The balancing act of addressing the actual damages done to reputations of citizens by libelous publications and ensuring an unfettered free press, devoid of the threats of criminal prosecutions, must revolve around implementation of a market-based liability insurance policy with the following at its core:
Repeal of the criminal provisions of the libel, seditious libel and defamation statutes and their replacement with a tort liability regime.
The design of a media risks liability insurance policy to cover claims based on such torts as libel, slander and defamation for practitioners of journalism in Sierra Leone.
COVERAGE ‘B’ OF THE CGL POLICY
Media risks insurance coverage as provided for under Coverage B of the Commercial General Liability (CGL) Policy in the United States can be instructive in this regard.
For those unfamiliar with the CGL policy, Coverage B provides that an insurer will pay those sums that an insured becomes legally liable or obligated to pay as damages for an “advertising injury”.

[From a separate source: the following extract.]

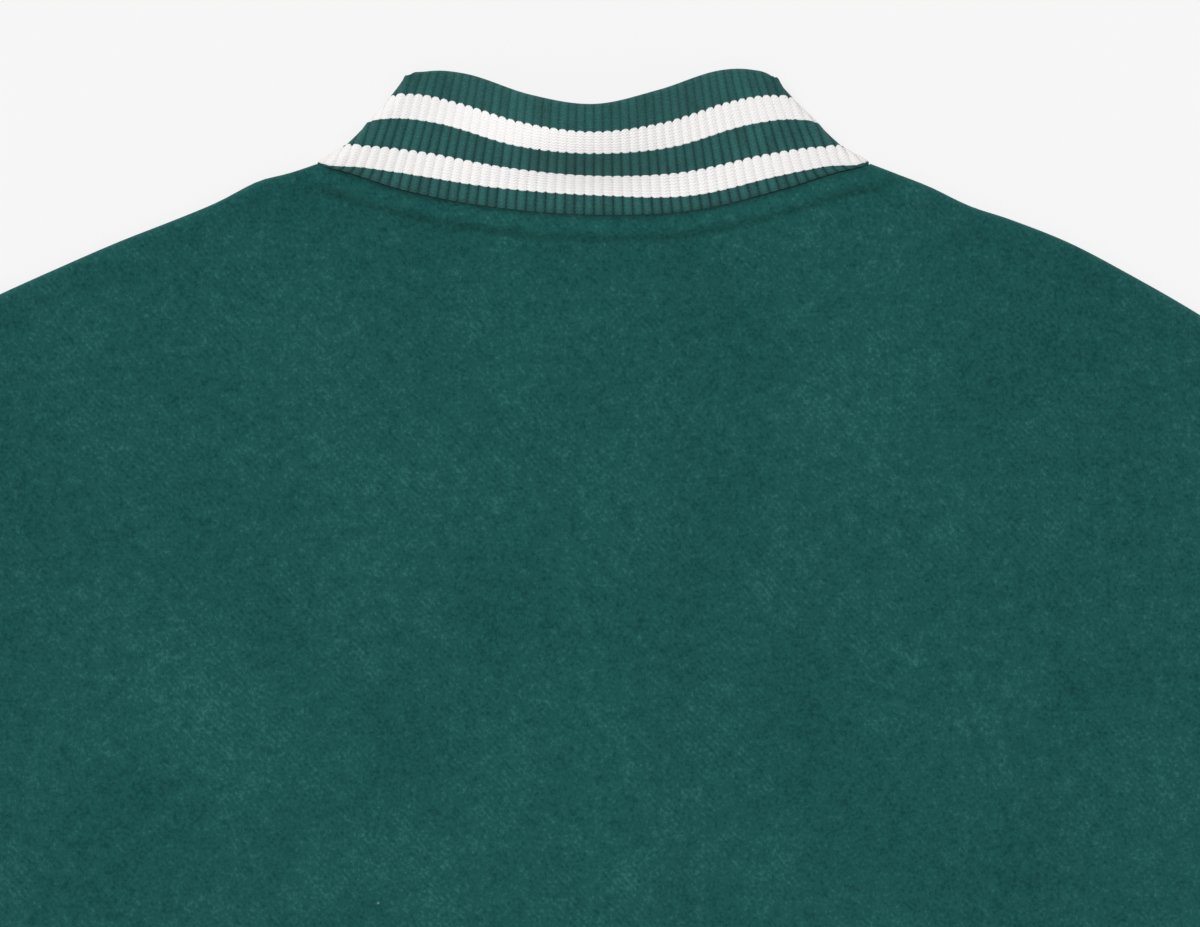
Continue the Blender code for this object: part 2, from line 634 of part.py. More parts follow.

An “advertising injury” is defined as injury or damages arising out of one or a combination of the following offences:
Oral or written publication of material that slanders or libels a person or organization or disparages a person’s or organization’s goods, products or services.
Oral or written publications of material that violates a person’s right of privacy.
CONCLUSION
In the Sierra Leonean context thus repeal of the criminal provisions of the Public Order Act, promulgation of a tort liability law covering journalists and a requirement for evidence of media liability coverage by members of the fourth estate should to all intents and purposes end the onerous impact that the media has for decades been subjected to by being criminally charged for merely performing their duties.
Any liability or damages accruing from the performance or publication of defamatory or libelous publications will be based on proof of damages and payment pursuant to the nature and extent thereof by the insurance policy.